[Records with modeling code]
--
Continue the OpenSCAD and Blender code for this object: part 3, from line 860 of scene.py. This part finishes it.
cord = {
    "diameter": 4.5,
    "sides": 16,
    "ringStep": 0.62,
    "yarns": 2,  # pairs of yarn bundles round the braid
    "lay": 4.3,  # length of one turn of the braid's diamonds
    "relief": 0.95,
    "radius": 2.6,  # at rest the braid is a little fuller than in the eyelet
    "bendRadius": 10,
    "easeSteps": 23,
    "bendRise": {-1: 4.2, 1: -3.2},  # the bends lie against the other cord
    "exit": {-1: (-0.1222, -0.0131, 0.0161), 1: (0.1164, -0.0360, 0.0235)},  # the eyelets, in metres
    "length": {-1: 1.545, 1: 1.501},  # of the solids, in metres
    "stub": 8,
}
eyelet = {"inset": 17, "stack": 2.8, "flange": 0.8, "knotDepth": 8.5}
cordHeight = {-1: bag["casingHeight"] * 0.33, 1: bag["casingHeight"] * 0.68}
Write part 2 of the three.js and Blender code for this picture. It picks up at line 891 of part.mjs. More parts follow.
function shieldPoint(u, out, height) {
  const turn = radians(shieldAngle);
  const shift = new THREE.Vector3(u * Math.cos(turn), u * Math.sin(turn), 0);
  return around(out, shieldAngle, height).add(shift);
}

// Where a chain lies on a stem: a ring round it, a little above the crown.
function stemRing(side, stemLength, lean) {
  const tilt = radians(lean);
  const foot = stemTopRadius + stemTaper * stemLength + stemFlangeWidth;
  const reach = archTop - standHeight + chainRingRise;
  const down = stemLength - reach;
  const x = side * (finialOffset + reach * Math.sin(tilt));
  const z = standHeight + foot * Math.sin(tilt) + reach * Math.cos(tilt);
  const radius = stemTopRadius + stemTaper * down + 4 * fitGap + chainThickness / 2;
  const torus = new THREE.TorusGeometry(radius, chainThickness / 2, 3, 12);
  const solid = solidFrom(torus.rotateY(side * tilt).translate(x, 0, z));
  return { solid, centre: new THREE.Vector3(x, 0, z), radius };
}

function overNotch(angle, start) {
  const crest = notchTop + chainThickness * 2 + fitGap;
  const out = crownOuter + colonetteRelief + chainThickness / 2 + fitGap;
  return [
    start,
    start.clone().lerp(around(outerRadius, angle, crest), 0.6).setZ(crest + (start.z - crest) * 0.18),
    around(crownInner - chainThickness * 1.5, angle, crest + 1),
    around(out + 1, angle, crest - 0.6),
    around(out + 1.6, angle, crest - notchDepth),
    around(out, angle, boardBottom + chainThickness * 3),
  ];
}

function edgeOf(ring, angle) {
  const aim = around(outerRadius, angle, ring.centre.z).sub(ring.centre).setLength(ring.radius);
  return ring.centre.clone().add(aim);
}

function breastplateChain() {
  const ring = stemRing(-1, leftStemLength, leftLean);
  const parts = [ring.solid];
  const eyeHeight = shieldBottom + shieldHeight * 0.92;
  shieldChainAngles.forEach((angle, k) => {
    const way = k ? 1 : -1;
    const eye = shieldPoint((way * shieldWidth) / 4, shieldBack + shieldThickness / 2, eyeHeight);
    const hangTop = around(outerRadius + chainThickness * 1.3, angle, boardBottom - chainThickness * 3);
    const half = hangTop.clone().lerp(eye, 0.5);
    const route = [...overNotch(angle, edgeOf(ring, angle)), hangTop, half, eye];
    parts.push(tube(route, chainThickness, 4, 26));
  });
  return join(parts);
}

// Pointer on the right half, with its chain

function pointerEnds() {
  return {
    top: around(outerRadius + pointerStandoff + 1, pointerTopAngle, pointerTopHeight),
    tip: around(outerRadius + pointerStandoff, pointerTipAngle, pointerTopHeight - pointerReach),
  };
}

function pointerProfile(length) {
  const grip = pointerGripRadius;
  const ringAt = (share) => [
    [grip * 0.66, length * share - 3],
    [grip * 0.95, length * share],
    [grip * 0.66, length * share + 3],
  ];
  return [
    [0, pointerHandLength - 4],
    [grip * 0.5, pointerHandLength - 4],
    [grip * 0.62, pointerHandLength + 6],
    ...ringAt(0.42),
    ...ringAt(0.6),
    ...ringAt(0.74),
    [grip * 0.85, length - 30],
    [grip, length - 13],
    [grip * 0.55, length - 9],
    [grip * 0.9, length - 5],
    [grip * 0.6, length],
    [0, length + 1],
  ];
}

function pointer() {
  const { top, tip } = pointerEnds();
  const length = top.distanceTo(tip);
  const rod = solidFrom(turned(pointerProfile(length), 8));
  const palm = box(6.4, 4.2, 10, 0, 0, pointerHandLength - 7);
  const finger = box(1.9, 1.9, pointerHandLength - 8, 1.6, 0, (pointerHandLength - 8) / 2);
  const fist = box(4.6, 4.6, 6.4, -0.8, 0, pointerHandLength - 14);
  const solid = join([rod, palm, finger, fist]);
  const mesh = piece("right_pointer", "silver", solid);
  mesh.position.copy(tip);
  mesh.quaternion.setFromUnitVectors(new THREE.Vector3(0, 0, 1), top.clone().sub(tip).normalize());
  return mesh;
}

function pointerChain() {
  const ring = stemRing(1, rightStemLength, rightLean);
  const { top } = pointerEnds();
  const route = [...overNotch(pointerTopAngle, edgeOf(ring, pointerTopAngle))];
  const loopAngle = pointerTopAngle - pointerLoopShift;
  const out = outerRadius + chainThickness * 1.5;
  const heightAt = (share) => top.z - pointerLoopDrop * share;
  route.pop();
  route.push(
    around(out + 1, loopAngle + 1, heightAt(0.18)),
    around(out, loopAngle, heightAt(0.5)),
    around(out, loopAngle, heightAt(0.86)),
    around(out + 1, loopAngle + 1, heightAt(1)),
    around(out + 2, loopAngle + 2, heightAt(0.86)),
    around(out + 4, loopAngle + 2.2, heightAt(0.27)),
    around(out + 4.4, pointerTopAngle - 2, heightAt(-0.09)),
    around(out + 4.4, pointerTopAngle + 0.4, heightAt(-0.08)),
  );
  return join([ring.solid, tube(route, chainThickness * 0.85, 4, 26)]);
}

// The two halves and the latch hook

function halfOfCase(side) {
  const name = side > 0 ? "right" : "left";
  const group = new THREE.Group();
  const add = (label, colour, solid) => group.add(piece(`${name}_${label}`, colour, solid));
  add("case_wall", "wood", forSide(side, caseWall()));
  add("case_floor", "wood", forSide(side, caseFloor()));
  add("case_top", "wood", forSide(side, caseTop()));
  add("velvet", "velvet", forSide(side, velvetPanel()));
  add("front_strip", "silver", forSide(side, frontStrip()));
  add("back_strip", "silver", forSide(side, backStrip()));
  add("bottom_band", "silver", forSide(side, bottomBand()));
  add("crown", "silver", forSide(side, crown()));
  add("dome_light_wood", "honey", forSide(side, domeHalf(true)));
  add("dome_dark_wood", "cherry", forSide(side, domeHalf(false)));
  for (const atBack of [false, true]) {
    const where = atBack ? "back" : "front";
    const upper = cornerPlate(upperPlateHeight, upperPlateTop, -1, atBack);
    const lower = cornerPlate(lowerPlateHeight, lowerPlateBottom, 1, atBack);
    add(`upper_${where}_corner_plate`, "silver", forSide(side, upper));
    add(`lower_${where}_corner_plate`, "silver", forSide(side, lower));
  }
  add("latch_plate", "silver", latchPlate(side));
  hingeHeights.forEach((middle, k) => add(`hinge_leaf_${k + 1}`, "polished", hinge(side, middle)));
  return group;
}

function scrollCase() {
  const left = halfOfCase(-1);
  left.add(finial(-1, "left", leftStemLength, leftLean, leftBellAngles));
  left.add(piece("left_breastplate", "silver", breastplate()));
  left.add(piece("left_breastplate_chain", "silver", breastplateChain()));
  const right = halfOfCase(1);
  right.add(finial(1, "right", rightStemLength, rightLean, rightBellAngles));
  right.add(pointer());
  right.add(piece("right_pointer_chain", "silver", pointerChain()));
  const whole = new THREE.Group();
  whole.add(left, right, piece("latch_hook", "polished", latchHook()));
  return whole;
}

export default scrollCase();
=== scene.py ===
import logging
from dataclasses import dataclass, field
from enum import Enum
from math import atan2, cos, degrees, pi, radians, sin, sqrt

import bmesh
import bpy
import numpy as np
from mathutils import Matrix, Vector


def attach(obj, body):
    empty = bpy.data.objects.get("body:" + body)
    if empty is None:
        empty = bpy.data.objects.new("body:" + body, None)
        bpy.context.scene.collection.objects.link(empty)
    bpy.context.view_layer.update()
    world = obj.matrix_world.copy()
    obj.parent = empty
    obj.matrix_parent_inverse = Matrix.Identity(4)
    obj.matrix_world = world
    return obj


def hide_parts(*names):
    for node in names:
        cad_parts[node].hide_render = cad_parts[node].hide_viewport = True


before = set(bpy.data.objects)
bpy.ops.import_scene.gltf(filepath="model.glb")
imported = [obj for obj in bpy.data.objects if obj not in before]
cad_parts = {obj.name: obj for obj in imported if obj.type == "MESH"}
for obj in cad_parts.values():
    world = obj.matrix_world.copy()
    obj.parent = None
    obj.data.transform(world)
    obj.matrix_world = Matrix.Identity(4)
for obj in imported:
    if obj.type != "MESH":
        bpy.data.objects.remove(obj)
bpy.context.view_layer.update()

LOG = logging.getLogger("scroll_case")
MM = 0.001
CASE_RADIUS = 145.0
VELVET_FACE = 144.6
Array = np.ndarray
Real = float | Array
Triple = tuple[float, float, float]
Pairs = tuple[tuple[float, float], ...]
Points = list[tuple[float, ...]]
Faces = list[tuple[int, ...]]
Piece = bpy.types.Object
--
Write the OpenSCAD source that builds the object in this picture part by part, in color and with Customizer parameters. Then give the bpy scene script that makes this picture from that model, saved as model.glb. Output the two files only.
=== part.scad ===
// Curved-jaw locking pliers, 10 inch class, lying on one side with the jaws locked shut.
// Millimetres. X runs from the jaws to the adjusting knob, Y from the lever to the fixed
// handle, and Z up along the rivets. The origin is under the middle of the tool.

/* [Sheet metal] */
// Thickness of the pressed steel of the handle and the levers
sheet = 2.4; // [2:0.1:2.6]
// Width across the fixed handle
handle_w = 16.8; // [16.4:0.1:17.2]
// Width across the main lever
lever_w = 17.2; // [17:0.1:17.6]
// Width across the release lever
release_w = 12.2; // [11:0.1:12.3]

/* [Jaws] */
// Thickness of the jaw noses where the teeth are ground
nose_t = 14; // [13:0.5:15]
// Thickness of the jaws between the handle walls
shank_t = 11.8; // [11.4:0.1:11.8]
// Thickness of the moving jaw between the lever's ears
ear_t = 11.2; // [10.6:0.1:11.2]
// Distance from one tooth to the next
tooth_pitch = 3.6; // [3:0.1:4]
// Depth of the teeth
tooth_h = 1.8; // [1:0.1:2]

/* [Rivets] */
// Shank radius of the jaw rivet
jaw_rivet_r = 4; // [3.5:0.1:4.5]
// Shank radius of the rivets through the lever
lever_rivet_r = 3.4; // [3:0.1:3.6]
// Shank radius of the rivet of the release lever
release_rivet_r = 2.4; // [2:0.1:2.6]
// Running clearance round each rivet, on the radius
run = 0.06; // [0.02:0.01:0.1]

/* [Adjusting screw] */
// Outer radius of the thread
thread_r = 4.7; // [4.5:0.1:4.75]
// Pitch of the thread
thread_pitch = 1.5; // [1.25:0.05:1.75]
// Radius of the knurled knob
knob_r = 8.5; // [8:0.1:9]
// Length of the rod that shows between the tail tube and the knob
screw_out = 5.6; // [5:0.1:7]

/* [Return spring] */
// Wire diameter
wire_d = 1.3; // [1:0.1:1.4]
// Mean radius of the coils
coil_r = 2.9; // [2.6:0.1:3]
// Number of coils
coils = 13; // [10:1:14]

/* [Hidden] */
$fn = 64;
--
Exactly the lines from the one holding "return group;" through the one holding "obj.matrix_parent_inverse = Matrix.Identity(4)" should be printed, ends included.

  return group;
}

function scrollCase() {
  const left = halfOfCase(-1);
  left.add(finial(-1, "left", leftStemLength, leftLean, leftBellAngles));
  left.add(piece("left_breastplate", "silver", breastplate()));
  left.add(piece("left_breastplate_chain", "silver", breastplateChain()));
  const right = halfOfCase(1);
  right.add(finial(1, "right", rightStemLength, rightLean, rightBellAngles));
  right.add(pointer());
  right.add(piece("right_pointer_chain", "silver", pointerChain()));
  const whole = new THREE.Group();
  whole.add(left, right, piece("latch_hook", "polished", latchHook()));
  return whole;
}

export default scrollCase();
=== scene.py ===
import logging
from dataclasses import dataclass, field
from enum import Enum
from math import atan2, cos, degrees, pi, radians, sin, sqrt

import bmesh
import bpy
import numpy as np
from mathutils import Matrix, Vector


def attach(obj, body):
    empty = bpy.data.objects.get("body:" + body)
    if empty is None:
        empty = bpy.data.objects.new("body:" + body, None)
        bpy.context.scene.collection.objects.link(empty)
    bpy.context.view_layer.update()
    world = obj.matrix_world.copy()
    obj.parent = empty
    obj.matrix_parent_inverse = Matrix.Identity(4)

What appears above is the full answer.